## Exercise objective
Every line that holds "True" should be shown.

## Supplied records
= = = =

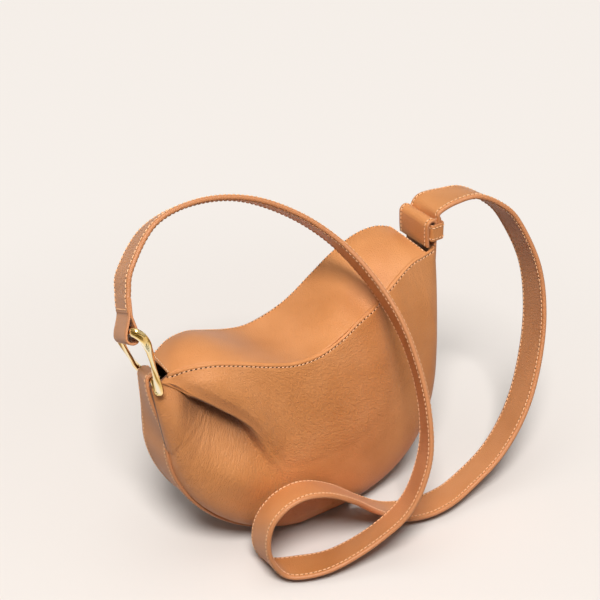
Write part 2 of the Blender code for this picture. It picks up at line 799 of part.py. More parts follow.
# Keeper: a flat band round the tongue and the strap's end
def build_keeper():
    x0 = TONGUE_X - BAND_THICKNESS / 2 - TONGUE_HOLLOW + CLEARANCE * 2 + KEEPER_WALL
    x1 = TONGUE_X + BAND_THICKNESS / 2 + CLEARANCE + STRAP_BODY + CLEARANCE
    half_x = (x1 - x0) / 2
    half_y = BAND_WIDTH / 2 + CLEARANCE
    centre_x = (x0 + x1) / 2
    corner = KEEPER_CORNER
    outline = []
    for cx, cy, start in ((1, 1, 0), (-1, 1, 90), (-1, -1, 180), (1, -1, 270)):
        for k in range(CORNER_STEPS + 1):
            a = math.radians(start + 90 * k / CORNER_STEPS)
            outline.append((cx * (half_x - corner) + corner * math.cos(a),
                            cy * (half_y - corner) + corner * math.sin(a)))
    outline.append(outline[0])
    count = len(outline) - 1

    def place(u, v):
        spot = u * count
        k = min(int(round(spot)), count)
        x, y = outline[k]
        return Vector((centre_x + x, y, KEEPER_Z + v * KEEPER_HEIGHT))

    sheet("keeper_loop", place, count, 1, KEEPER_WALL, tan_leather(), outward=True)


# Zip
def arc_strip(name, out0, out1, lift, thickness, a0, a1, steps, look):
    def place(u, v):
        return zip_point(mix(a1, a0, u), mix(out0, out1, v), lift)
    probe = surface_normal(place, 0.5, 0.5)
    keep = place if probe.dot(ZIP_NORMAL) > 0 else flipped(place)
    return sheet(name, keep, steps, 1, thickness, look)


def zip_frame(angle):
    radial = zip_radial(angle)
    tangent = ZIP_ALONG * math.cos(angle) - ZIP_DOWN * math.sin(angle)
    return radial, tangent


def outline_object(name, outline, half, matrix, look):
    data = bpy.data.curves.new(name, "CURVE")
    data.dimensions = "2D"
    data.fill_mode = "BOTH"
    data.extrude = half
    line = data.splines.new("POLY")
    line.points.add(len(outline) - 1)
    for spot, (x, y) in zip(line.points, outline):
        spot.co = (x, y, 0.0, 1.0)
    line.use_cyclic_u = True
    data.materials.append(look)
    thing = bpy.data.objects.new(name, data)
    PARTS.objects.link(thing)
    thing.matrix_world = matrix
    return thing


TAPE_LIFT = -LEATHER - CLEARANCE


def yoke_of_share(w, v):
    return yoke_point((w - TOP_START) / (TOP_END_REAR - TOP_START), v)


# A zip tape: flat across the slot, then behind the leather's edge
def tape_point(leather, way):
    def point(u, v):
        w = mix(ZIP_END_SHARE, 1 - ZIP_END_SHARE, u)
        if v <= 0.5:
            out = mix(TEETH_GAP / 2, zip_half_slot(w), 2 * v)
            return zip_point(zip_angle(w), way * out, TAPE_LIFT)
        edge = 1.0 if way > 0 else 0.0
        far = 0.0 if way > 0 else 1.0
        reach = (leather(w, edge) - leather(w, far)).length
        share = ZIP_TAPE_HIDDEN * (2 * v - 1) / (reach * TAPE_HIDDEN_SHARE)
        place = flipped(leather)
        spot = edge - way * share
        return leather(w, spot) + surface_normal(place, 1 - w, spot) * TAPE_LIFT
    return point


TEETH_LIFT = TAPE_LIFT + CLEARANCE + TEETH_HEIGHT


def build_zip():
    a0 = zip_angle(ZIP_END_SHARE)
    a1 = zip_angle(1 - ZIP_END_SHARE)
    steps = PANEL_U - 2 * ZIP_END_ROWS
    gap = TEETH_GAP / 2
    sides = (("zip_tape_lower", back_panel_point, 1), ("zip_tape_upper", yoke_of_share, -1))
    for name, place, way in sides:
        tape = tape_point(place, way)
        probe = surface_normal(tape, 0.5, 0.25)
        if probe.dot(ZIP_NORMAL) < 0:
            tape = flipped(tape)
        sheet(name, tape, steps, TAPE_V, ZIP_TAPE_THICKNESS, zip_cloth())
    inset = STOP_LENGTH * 2 / ZIP_RADIUS
    t0, t1 = a0 + inset, a1 - inset
    arc_strip("zip_teeth_lower", gap, gap + TEETH_WIDTH, TEETH_LIFT, TEETH_HEIGHT, t0, t1, steps,
              gold())
    arc_strip("zip_teeth_upper", -gap - TEETH_WIDTH, -gap, TEETH_LIFT, TEETH_HEIGHT, t0, t1, steps,
              gold())
    half = STOP_LENGTH / 2 / ZIP_RADIUS
    space = CLEARANCE / ZIP_RADIUS
    reach = gap + TEETH_WIDTH
    for name, edge, way in (("zip_stop_left", t0, -1), ("zip_stop_right", t1, 1)):
        middle = edge + way * (half + space)
        arc_strip(name, -reach, reach, TEETH_LIFT, TEETH_HEIGHT, middle - half, middle + half, 2,
                  gold())
    slider_angle = t1 - (SLIDER_LENGTH / 2 + CLEARANCE) / ZIP_RADIUS
    build_slider(slider_angle)
    travel = slider_angle - t0 - (SLIDER_LENGTH / 2 + CLEARANCE) / ZIP_RADIUS
    print("zip travel, rad:", round(travel, 4))


def build_slider(angle):
    radial, tangent = zip_frame(angle)
    top = TEETH_LIFT + CLEARANCE
    bottom = TAPE_LIFT - ZIP_TAPE_THICKNESS - CLEARANCE
    half = SLIDER_WIDTH / 2
    post = SLIDER_POST / 2
    outline = [(-half, top + SLIDER_PLATE), (-half, top), (-post, top), (-post, bottom),
               (-half, bottom), (-half, bottom - SLIDER_PLATE), (half, bottom - SLIDER_PLATE),
               (half, bottom), (post, bottom), (post, top), (half, top), (half, top + SLIDER_PLATE)]
    matrix = Matrix((radial, ZIP_NORMAL, radial.cross(ZIP_NORMAL))).transposed().to_4x4()
    matrix.translation = zip_point(angle, 0, 0)
    outline_object("zip_slider", outline, SLIDER_LENGTH / 2, matrix, gold())
    # Staple on the slider, in the plane of its travel
    base = top + SLIDER_PLATE + CLEARANCE + LINK_BAR / 2
    arch = []
    for k in range(STAPLE_STEPS + 1):
        a = math.pi * k / STAPLE_STEPS
        along = math.cos(a) * SLIDER_LENGTH * STAPLE_SHARE
        rise = math.sin(a) * STAPLE_RISE
        arch.append(zip_point(angle, 0, base + rise) + tangent * along)
    curve_object("slider_staple", arch, LINK_BAR / 2, False, gold(), 1)
    axis = zip_point(angle, 0, base + STAPLE_RISE - LINK_BAR - CLEARANCE)
    build_pull(axis, radial, tangent)
    print("pull axis:", [round(c, 5) for c in axis], [round(c, 5) for c in radial])


def build_pull(axis, radial, tangent):
    half = PULL_WIDTH / 2 + LINK_BAR / 2 + CLEARANCE
    corner = LINK_BAR
    points = []
    for cx, cy, start in ((1, 1, 0), (0, 1, 90), (0, -1, 180), (1, -1, 270)):
        for k in range(3):
            a = math.radians(start + 45 * k)
            along = mix(corner, LINK_LENGTH - corner, cx) + corner * math.cos(a)
            side = cy * (half - corner) + corner * math.sin(a)
            points.append(axis - tangent * along + radial * side)
    link = curve_object("pull_link", points, LINK_BAR / 2, True, gold(), 1)
    place_origin(link, axis)
    far = axis - tangent * LINK_LENGTH
    fold = LINK_BAR / 2 + CLEARANCE + PULL_THICKNESS / 4
    rows = []
    close = PULL_THICKNESS / 4 + STRAP_GAP / 2
    lift = ZIP_NORMAL
    tip = PULL_LENGTH
    for k in range(PULL_STEPS):
        f = k / PULL_STEPS
        rows.append((far - tangent * mix(tip, fold * 3, f) + lift * close, radial))
    rows.append((far - tangent * fold + lift * fold, radial))
    for k in range(1, PULL_STEPS + 1):
        a = math.pi * k / (PULL_STEPS + 1)
        rows.append((far + tangent * fold * math.sin(a) + lift * fold * math.cos(a), radial))
    rows.append((far - tangent * fold - lift * fold, radial))
    for k in reversed(range(PULL_STEPS)):
        f = k / PULL_STEPS
        rows.append((far - tangent * mix(tip, fold * 3, f) - lift * close, radial))
    route, count = row_route(rows)
    place = ribbon_point(route, PULL_WIDTH)
    tab = sheet("zip_pull_tab", centred(place, PULL_THICKNESS / 2), count, 1, PULL_THICKNESS / 2,
                tan_leather())
    place_origin(tab, axis)


# A part of a panel's surface that keeps to the panel's own rows
def row_window(place, steps_u, steps_v, u_rows, v_rows):
    part = window(place, u_rows[0] / steps_u, u_rows[1] / steps_u,
                  v_rows[0] / steps_v, v_rows[1] / steps_v)
    return part, u_rows[1] - u_rows[0], v_rows[1] - v_rows[0]


# Inside: lining, pocket and stiffener
def build_inside():
    deep = LEATHER + CLEARANCE
    front = lifted(front_lining_point, -deep)
    back = lifted(flipped(back_panel_point), -deep)
    edge = LINING_EDGE_ROWS
    sheet("lining_front", *row_window(front, PANEL_U, PANEL_V, (edge * 2, PANEL_U - edge * 2),
                                      (3, PANEL_V - 1)), FABRIC, lining_cloth())
    sheet("lining_back", *row_window(back, PANEL_U, BACK_V, (edge, PANEL_U - edge),
                                     (2, BACK_V - 2)), FABRIC, lining_cloth())
    pocket = lifted(flipped(back_panel_point), -deep - FABRIC - CLEARANCE)
    third = PANEL_U // 3
    sheet("slip_pocket", *row_window(pocket, PANEL_U, BACK_V, (third, PANEL_U - third),
                                     (3, BACK_V - 3)), FABRIC, lining_cloth())
    lift = LEATHER * 2 + CLEARANCE * 3
    sheet("lining_gusset", *row_window(gusset_point(lift, HALF_BAND - PANEL_TUCK), GUSSET_U, 1,
                                       (2, GUSSET_U - 2), (0, 1)), FABRIC, lining_cloth(), outward=True)
    lift += FABRIC + CLEARANCE
    third = GUSSET_U // 3 + 1
    sheet("base_stiffener", *row_window(gusset_point(lift, HALF_BAND - PANEL_TUCK), GUSSET_U, 1,
                                        (third, GUSSET_U - third), (0, 1)),
          STIFFENER_THICKNESS, board(), outward=True)


def build_all():
    global PARTS
    clear_scene()
    PARTS = bpy.data.collections.new("shoulder_bag")
    bpy.context.scene.collection.children.link(PARTS)
    build_panels()
    build_side()
    build_band()
    build_ring()
    build_loop()
    build_strap()
    build_keeper()
    build_zip()
    build_inside()


build_all()
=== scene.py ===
import math
import bpy
import bmesh
from mathutils import Vector, Matrix


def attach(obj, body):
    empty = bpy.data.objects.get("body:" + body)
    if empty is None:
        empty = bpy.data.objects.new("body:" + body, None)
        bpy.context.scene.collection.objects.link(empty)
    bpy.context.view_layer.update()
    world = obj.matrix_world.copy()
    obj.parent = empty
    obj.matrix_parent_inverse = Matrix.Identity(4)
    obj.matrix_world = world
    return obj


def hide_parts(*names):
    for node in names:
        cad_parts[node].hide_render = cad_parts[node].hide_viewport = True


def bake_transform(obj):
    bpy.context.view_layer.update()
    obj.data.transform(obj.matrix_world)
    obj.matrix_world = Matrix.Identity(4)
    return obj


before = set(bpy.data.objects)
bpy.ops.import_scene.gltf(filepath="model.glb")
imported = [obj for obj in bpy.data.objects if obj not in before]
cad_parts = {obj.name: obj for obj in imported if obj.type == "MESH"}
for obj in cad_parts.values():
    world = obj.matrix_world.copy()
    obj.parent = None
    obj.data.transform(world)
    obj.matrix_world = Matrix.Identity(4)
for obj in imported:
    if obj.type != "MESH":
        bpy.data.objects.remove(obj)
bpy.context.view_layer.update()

# Camera
CAMERA_PLACE = Vector((-0.6309, -0.9111, 0.8516))
CAMERA_TURN = math.radians(35)
CAMERA_RISE = math.radians(31)
CAMERA_LENS = 108

# Body
BAG_LENGTH = 0.232
BAG_DEPTH = 0.092
CORNER_HEIGHT = 0.192
SIDE_HEIGHT = 0.112
LEATHER = 0.0016
CLEARANCE = 0.0004
TOP_PANEL_LENGTH = 0.215

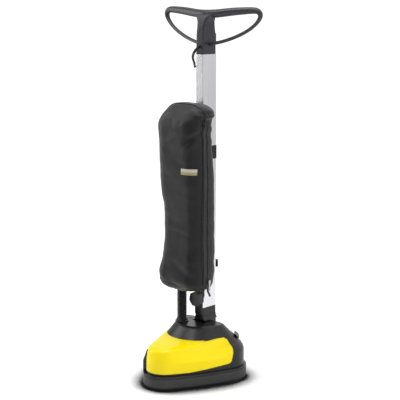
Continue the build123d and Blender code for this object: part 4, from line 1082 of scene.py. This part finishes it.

= = = =

## Completed task
    sheet("keeper_loop", place, count, 1, KEEPER_WALL, tan_leather(), outward=True)
    line.use_cyclic_u = True
    link = curve_object("pull_link", points, LINK_BAR / 2, True, gold(), 1)
                                       (2, GUSSET_U - 2), (0, 1)), FABRIC, lining_cloth(), outward=True)
          STIFFENER_THICKNESS, board(), outward=True)
        cad_parts[node].hide_render = cad_parts[node].hide_viewport = True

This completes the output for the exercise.